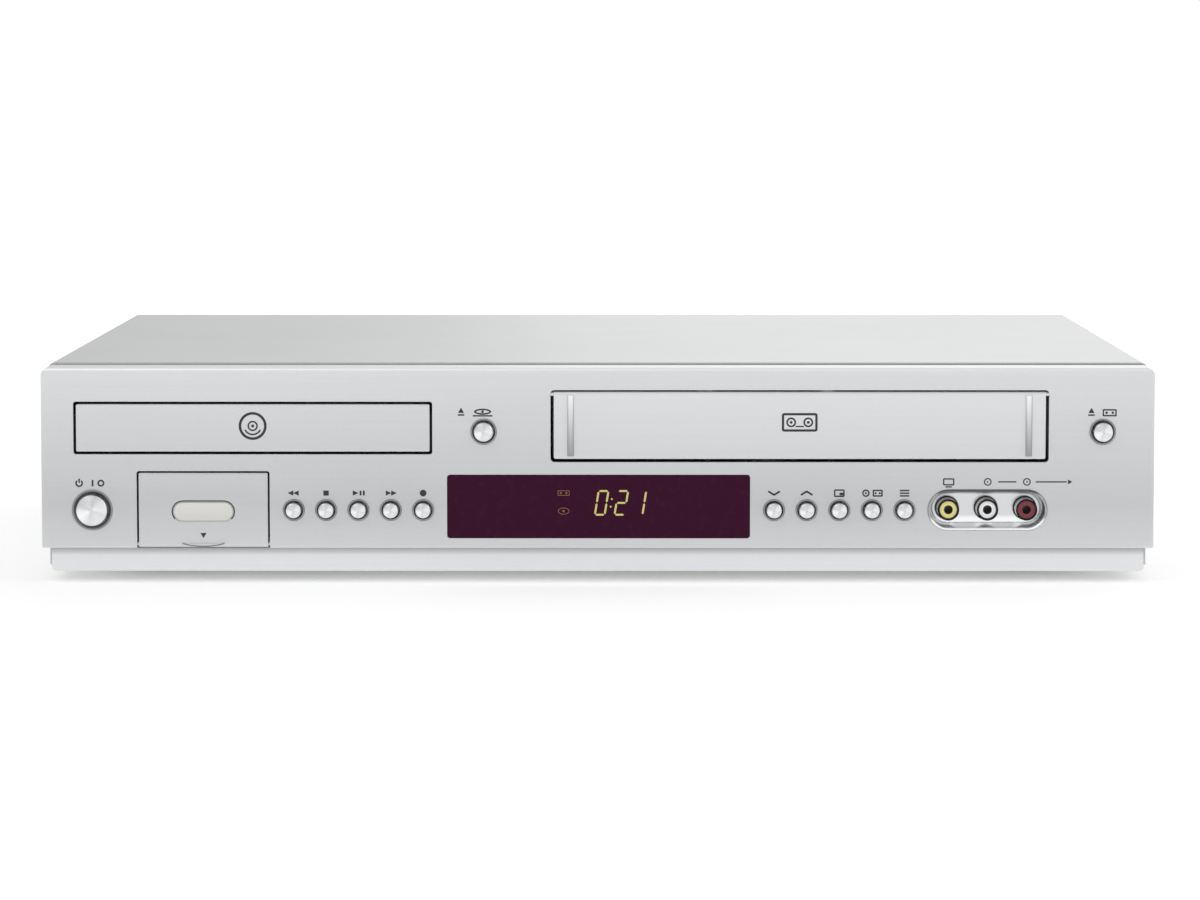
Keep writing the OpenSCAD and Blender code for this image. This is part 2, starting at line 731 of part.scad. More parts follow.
// Posts behind the face that the upright boards are screwed to
board_posts = [
    [power_x - 8.5, above(key_board_h - 2.6)], [transport_x + 20, above(key_board_h - 2.6)],
    [transport_x + 34, above(3.6)],
    [tray_button_x - 8, above(upper_z)], [tray_button_x + 8, above(upper_z)],
    [eject_x - 7, above(upper_z - 8)], [eject_x + 9, above(upper_z + 9)],
    [function_x + 2, above(3.6)], [function_x + 44, above(27)]];

module front_panel() color(silver) difference() {
    union() {
        difference() {
            panel_blank();
            prism_y(behind(panel_wall), pan_y0 + over) translate([-case_w / 2 + panel_wall, panel_z0 + panel_wall])
                quad(case_w - 2 * panel_wall, panel_h - 2 * panel_wall, [0.6, 0.6, 2, 2]);
        }
        prism_y(behind(panel_wall) - 0.2, behind(card_reader_front) - slide_gap)
            translate([card_x - card_w / 2 - card_tunnel_t, panel_z0])
                square([card_w + 2 * card_tunnel_t, card_h + card_tunnel_t]);
        for (p = board_posts) bar_y(p[0], p[1], 5, behind(panel_wall) - 0.2, board_y);
        for (x = [-100, 0, 100]) block([x - 1, behind(panel_wall) - 0.2, panel_z1 - 6], [x + 1, pan_y0, panel_z1 - 1]);
    }
    prism_y(face_y - over, behind(panel_wall) + over) {
        centred_quad(tray_x, tray_z, tray_door_w + 2 * tray_gap, tray_door_h + 2 * tray_gap, 1);
        translate([deck_x - flap_slot_w / 2, flap_z0]) quad(flap_slot_w, flap_slot_h, [1.5, 1.5, 1.5, 1.5]);
        centred_quad(window_x, above(window_z), window_w - 2 * window_ledge, window_h - 2 * window_ledge, window_r);
    }
    prism_y(face_y - over, behind(window_sink + window_t))
        centred_quad(window_x, above(window_z), window_w + 2 * window_play, window_h + 2 * window_play, window_r);
    prism_y(face_y - over, pan_y0 + over) translate([card_x - card_w / 2, panel_z0 - over])
        quad(card_w, card_h + over, [0, 0, 1, 1]);
    prism_y(face_y - over, behind(panel_wall) + over)
        stadium(jack_x, jack_z, jack_w + 2 * seat_gap, jack_h + 2 * seat_gap);
    for (k = all_keys) bar_y(k[0], k[1], k[3] + 2 * seat_gap, face_y - over, behind(panel_wall) + over);
    bar_x(card_axis_y, card_axis_z, hinge_d + 2 * run_gap,
        card_x - card_w / 2 - hinge_len, card_x + card_w / 2 + hinge_len);
    bar_x(flap_axis_y, flap_axis_z, hinge_d + 2 * run_gap,
        deck_x - flap_slot_w / 2 - hinge_len, deck_x + flap_slot_w / 2 + hinge_len);
}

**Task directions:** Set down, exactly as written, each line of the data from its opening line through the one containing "[function_x + 2, above(3.6)], [function_x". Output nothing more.

**Expected output:**
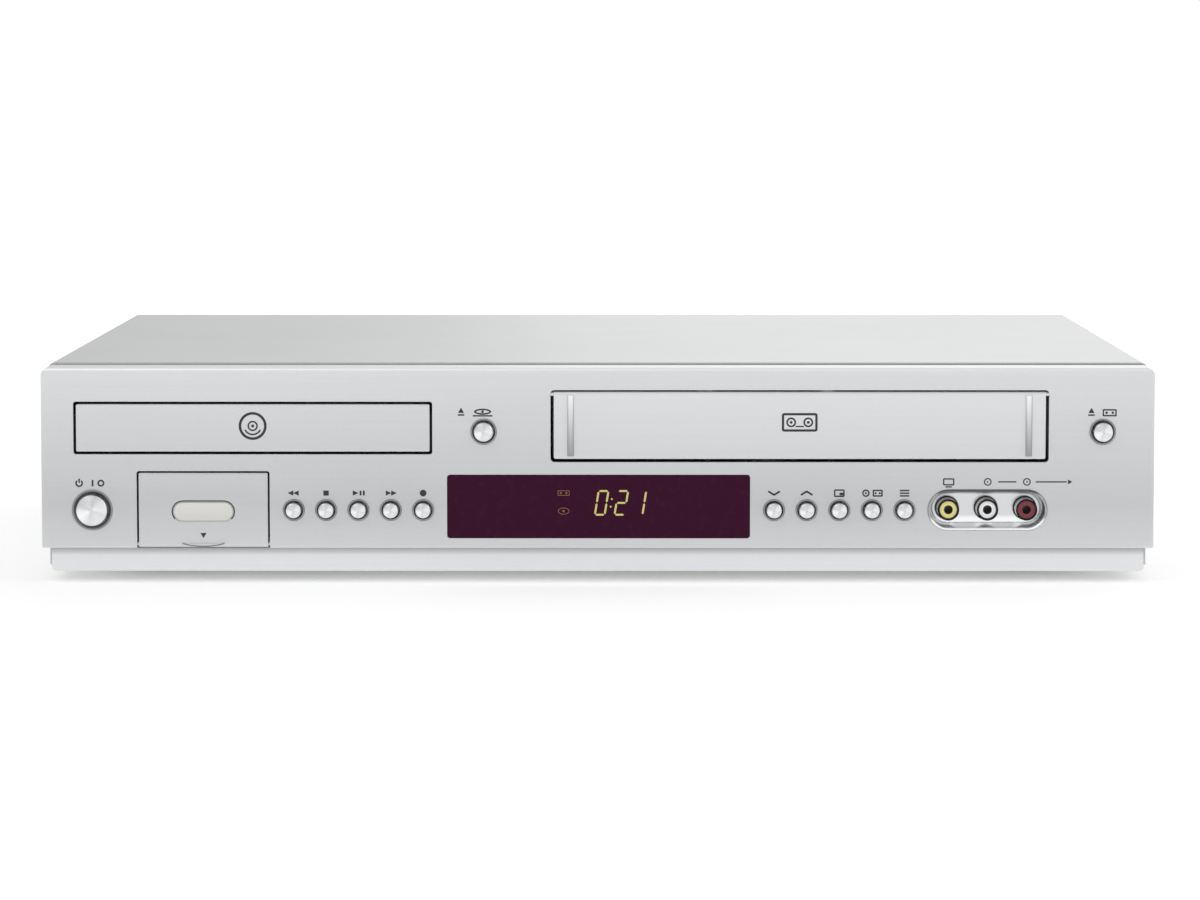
Keep writing the OpenSCAD and Blender code for this image. This is part 2, starting at line 731 of part.scad. More parts follow.
// Posts behind the face that the upright boards are screwed to
board_posts = [
    [power_x - 8.5, above(key_board_h - 2.6)], [transport_x + 20, above(key_board_h - 2.6)],
    [transport_x + 34, above(3.6)],
    [tray_button_x - 8, above(upper_z)], [tray_button_x + 8, above(upper_z)],
    [eject_x - 7, above(upper_z - 8)], [eject_x + 9, above(upper_z + 9)],
    [function_x + 2, above(3.6)], [function_x + 44, above(27)]];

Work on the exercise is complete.